High Capacity Li2S-Li2O-LiI Positive Electrodes with Nanoscale Ion-Conduction Pathways for All-Solid-State Li/S Batteries

All-solid-state lithium-sulfur (Li/S) batteries are promising next-generation energy-storage devices owing to their high capacities and long cycle lives. The Li2S active material used in the positive electrode has a high theoretical capacity; consequently, nanocomposites composed of Li2S, solid electrolytes, and conductive carbon can be used to fabricate high-energy-density batteries. Moreover, the active material should be constructed with both micro- and nanoscale ion-conduction pathways to ensure high power. Herein, a Li2S-Li2O-LiI positive electrode is developed in which the active material is dispersed in an amorphous matrix.
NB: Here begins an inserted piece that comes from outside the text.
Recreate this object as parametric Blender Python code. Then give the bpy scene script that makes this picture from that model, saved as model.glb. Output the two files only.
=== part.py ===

Li2S-Li2O-LiI exhibits high charge-discharge capacities and a high specific capacity of 998 mAh g(-1) at a 2 C rate and 25 degrees C. X-ray photoelectron spectroscopy, X-ray diffractometry, and transmission electron microscopy observation suggest that Li2O-LiI provides nanoscale ion-conduction pathways during cycling that activate Li2S and deliver large capacities; it also exhibits an appropriate onset oxidation voltage for high capacity. Furthermore, a cell with a high areal capacity of 10.6 mAh cm(-2) is demonstrated to successfully operate at 25 degrees C using a Li2S-Li2O-LiI positive electrode. This study represents a major step toward the commercialization of all-solid-state Li/S batteries.